__Exercise description__. Pick out each line containing the string "side".

__Supplied material__.
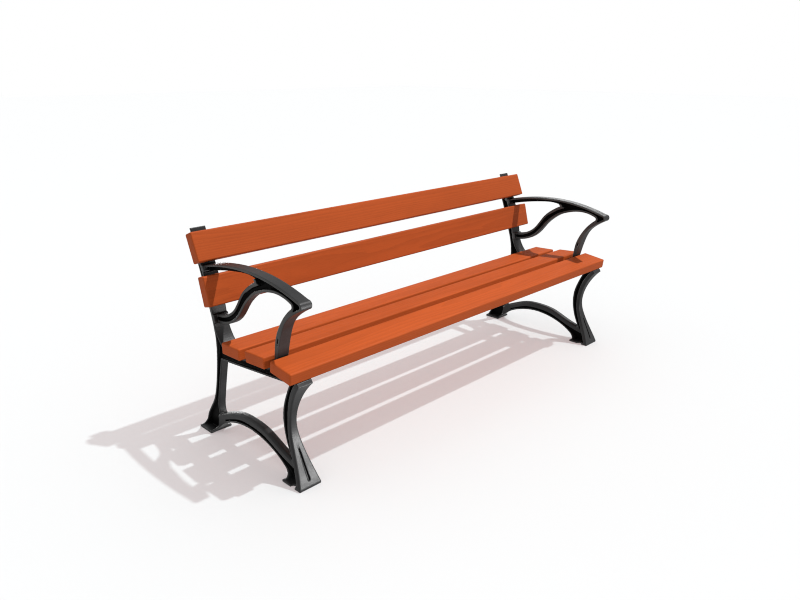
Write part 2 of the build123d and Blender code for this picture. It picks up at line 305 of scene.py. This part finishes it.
def black_zinc(name):
    """Blackened zinc plating with a faint bloom."""
    shader = Shader(name)
    bloom = shader.noise(shader.place(), scale=160.0, detail=4.0, roughness=0.7)
    shader.feed(Base_Color=shader.mix(shader.ramp(bloom, 0.35, 0.7), ZINC_DARK, ZINC_PALE))
    shader.feed(Metallic=1.0, Roughness=shader.ramp(bloom, 0.3, 0.7, 0.34, 0.56))
    shader.feed(Normal=shader.bump(bloom, 0.15, 0.0002))
    return shader.material


def pale_floor(name):
    shader = Shader(name)
    shader.feed(Base_Color=FLOOR_COLOUR, Roughness=0.9, Specular_IOR_Level=0.1)
    return shader.material


def paint_with(piece, material):
    piece.data.materials.clear()
    piece.data.materials.append(material)


# --- castings: the CAD solid with its edges rounded as sand casting leaves them ---------


def rounded_mesh(copy):
    """The mesh that the object gets from a voxel remesh and smoothing."""
    remesh = copy.modifiers.new("remesh", "REMESH")
    remesh.mode = "VOXEL"
    remesh.voxel_size = VOXEL
    smooth = copy.modifiers.new("smooth", "SMOOTH")
    smooth.factor = SMOOTHING_FACTOR
    smooth.iterations = SMOOTHING_STEPS
    bpy.context.view_layer.update()
    evaluated = copy.evaluated_get(bpy.context.evaluated_depsgraph_get())
    return bpy.data.meshes.new_from_object(evaluated)


casting_paint = painted_casting("casting_paint")
castings = []
for side in SIDES:
    source = nodes[f"side_frame_{side}"]
    casting = bpy.data.objects.new(f"casting_{side}", source.data.copy())
    bpy.context.scene.collection.objects.link(casting)
    rounded = rounded_mesh(casting)
    casting.modifiers.clear()
    casting.data = rounded
    casting.data.shade_smooth()
    paint_with(casting, casting_paint)
    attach(casting, "root")
    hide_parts(f"side_frame_{side}")
    castings.append(casting)

# --- planks and fasteners, the CAD nodes ------------------------------------------------
for node_name, (colour, pith, shift) in PLANK_LOOKS.items():
    paint_with(nodes[node_name], stained_wood(f"wood_{node_name}", colour, pith, shift))

zinc = black_zinc("black_zinc")
for side in SIDES:
    paint_with(nodes[f"coach_screws_{side}"], zinc)
    paint_with(nodes[f"washers_{side}"], zinc)

# --- floor ------------------------------------------------------------------------------
floor_mesh = bpy.data.meshes.new("floor")
floor_corners = [(x * FLOOR_HALF, y * FLOOR_HALF, 0) for x, y in ((-1, -1), (1, -1), (1, 1), (-1, 1))]
floor_mesh.from_pydata(floor_corners, [], [(0, 1, 2, 3)])
floor = bpy.data.objects.new("floor", floor_mesh)
bpy.context.scene.collection.objects.link(floor)
paint_with(floor, pale_floor("floor_pale"))
floor.visible_glossy = False  # so the paint mirrors the even sky from below too
floor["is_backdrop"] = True

# --- lights -----------------------------------------------------------------------------


def receiver_set(name, pieces):
    """A collection of the only pieces that a light linked to it shines on."""
    receivers = bpy.data.collections.new(name)
    for piece in pieces:
        receivers.objects.link(piece)
    return receivers


def add_light(name, light, direction, receivers):
    """A light that points along direction and shines on the receivers only."""
    source = bpy.data.objects.new(name, light)
    source.rotation_mode = "QUATERNION"
    source.rotation_quaternion = direction.to_track_quat("-Z", "Y")
    source.light_linking.receiver_collection = receivers
    bpy.context.scene.collection.objects.link(source)
    return source


def add_sun(name, direction, strength, receivers, colour=(1, 1, 1), shadow=True):
    light = bpy.data.lights.new(name, "SUN")
    light.energy = strength
    light.color = colour
    light.angle = SUN_ANGLE
    light.use_shadow = shadow
    add_light(name, light, direction, receivers)


def add_softbox(name, place, aim, width, height, power, receivers):
    light = bpy.data.lights.new(name, "AREA")
    light.shape = "RECTANGLE"
    light.size = width
    light.size_y = height
    light.energy = power
    softbox = add_light(name, light, aim - place, receivers)
    softbox.location = place
    softbox.visible_camera = False


# Three sets, of which the castings are in two. With a fourth set that overlapped these, some
# renders lit the planks wrongly and others didn't.
bench_only = receiver_set("bench_only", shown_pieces())
castings_only = receiver_set("castings_only", castings)
floor_only = receiver_set("floor_only", [floor])

add_sun("key", SUN_DIRECTION, KEY_STRENGTH, bench_only)
add_sun("floor_sun", SUN_DIRECTION, FLOOR_SUN_STRENGTH, floor_only, FLOOR_SUN_COLOUR)
add_sun("floor_fill", DOWN, FLOOR_FILL_STRENGTH, floor_only, FLOOR_FILL_COLOUR, shadow=False)
for softbox_looks in SOFTBOXES:
    add_softbox(*softbox_looks, castings_only)


def add_sky():
    """Even white light, which the camera sees at another strength than the bench does."""
    world = bpy.data.worlds.new("studio")
    world.use_nodes = True
    tree = world.node_tree
    sky = tree.nodes["Background"]
    backdrop = tree.nodes.new("ShaderNodeBackground")
    for background, strength in ((sky, SKY_STRENGTH), (backdrop, BACKGROUND_STRENGTH)):
        background.inputs["Color"].default_value = WHITE
        background.inputs["Strength"].default_value = strength
    ray = tree.nodes.new("ShaderNodeLightPath")
    either = tree.nodes.new("ShaderNodeMixShader")
    tree.links.new(ray.outputs["Is Camera Ray"], either.inputs[0])
    tree.links.new(sky.outputs[0], either.inputs[1])
    tree.links.new(backdrop.outputs[0], either.inputs[2])
    tree.links.new(either.outputs[0], tree.nodes["World Output"].inputs["Surface"])
    bpy.context.scene.world = world


add_sky()

# --- camera -----------------------------------------------------------------------------
camera_data = bpy.data.cameras.new("camera")
camera_data.sensor_width = SENSOR_WIDTH
camera_data.lens = CAMERA_LENS
camera_data.clip_end = CAMERA_REACH
camera = bpy.data.objects.new("camera", camera_data)
camera.location = CAMERA_PLACE
level = math.cos(CAMERA_ELEVATION)
looking = Vector(
    (
        -math.sin(CAMERA_AZIMUTH) * level,
        math.cos(CAMERA_AZIMUTH) * level,
        -math.sin(CAMERA_ELEVATION),
    )
)
camera.rotation_mode = "QUATERNION"
camera.rotation_quaternion = looking.to_track_quat("-Z", "Y")
bpy.context.scene.collection.objects.link(camera)
bpy.context.scene.camera = camera
bpy.context.scene.view_settings.view_transform = "Standard"
bpy.context.scene.cycles.filter_width = PIXEL_FILTER_WIDTH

__Answer for the task__.
for side in SIDES:
    source = nodes[f"side_frame_{side}"]
    casting = bpy.data.objects.new(f"casting_{side}", source.data.copy())
    hide_parts(f"side_frame_{side}")
for side in SIDES:
    paint_with(nodes[f"coach_screws_{side}"], zinc)
    paint_with(nodes[f"washers_{side}"], zinc)